- _Task details_: Return the lines from the one that contains "Reconstruct the object" through the one that contains "corner turned up.", both included, exactly as written and with nothing added.

- _Data section_:
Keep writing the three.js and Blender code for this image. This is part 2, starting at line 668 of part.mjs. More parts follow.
---
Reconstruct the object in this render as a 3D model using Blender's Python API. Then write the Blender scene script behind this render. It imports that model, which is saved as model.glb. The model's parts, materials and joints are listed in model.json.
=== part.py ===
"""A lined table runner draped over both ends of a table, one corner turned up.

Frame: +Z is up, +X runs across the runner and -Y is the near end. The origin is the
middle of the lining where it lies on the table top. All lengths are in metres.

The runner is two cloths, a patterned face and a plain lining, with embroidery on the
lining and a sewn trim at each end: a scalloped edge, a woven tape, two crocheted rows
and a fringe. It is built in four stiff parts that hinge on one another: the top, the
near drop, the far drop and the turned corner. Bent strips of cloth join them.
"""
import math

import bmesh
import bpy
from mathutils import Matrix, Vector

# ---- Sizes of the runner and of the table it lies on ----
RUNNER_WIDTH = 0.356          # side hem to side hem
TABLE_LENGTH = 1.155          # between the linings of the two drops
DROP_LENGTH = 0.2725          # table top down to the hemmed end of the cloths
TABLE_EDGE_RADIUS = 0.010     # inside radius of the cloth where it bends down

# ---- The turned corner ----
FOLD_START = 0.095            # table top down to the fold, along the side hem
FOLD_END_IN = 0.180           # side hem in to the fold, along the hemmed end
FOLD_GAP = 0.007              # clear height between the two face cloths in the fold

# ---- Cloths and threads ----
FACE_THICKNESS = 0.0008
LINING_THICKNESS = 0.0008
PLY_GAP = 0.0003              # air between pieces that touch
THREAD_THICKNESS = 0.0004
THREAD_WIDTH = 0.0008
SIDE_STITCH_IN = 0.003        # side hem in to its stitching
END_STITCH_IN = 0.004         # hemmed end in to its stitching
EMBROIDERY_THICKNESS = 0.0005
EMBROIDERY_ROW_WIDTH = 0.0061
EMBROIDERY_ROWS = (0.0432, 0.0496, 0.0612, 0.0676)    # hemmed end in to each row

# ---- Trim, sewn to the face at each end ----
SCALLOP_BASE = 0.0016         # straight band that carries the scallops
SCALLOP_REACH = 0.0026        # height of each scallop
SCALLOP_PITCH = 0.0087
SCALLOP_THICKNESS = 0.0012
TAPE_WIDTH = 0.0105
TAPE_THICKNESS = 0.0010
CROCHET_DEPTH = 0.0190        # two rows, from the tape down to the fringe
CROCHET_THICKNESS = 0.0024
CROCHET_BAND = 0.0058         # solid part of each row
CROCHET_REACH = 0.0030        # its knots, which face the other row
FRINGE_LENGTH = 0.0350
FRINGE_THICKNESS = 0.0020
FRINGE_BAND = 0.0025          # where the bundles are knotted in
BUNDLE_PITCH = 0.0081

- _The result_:
Reconstruct the object in this render as a 3D model using Blender's Python API. Then write the Blender scene script behind this render. It imports that model, which is saved as model.glb. The model's parts, materials and joints are listed in model.json.
=== part.py ===
"""A lined table runner draped over both ends of a table, one corner turned up.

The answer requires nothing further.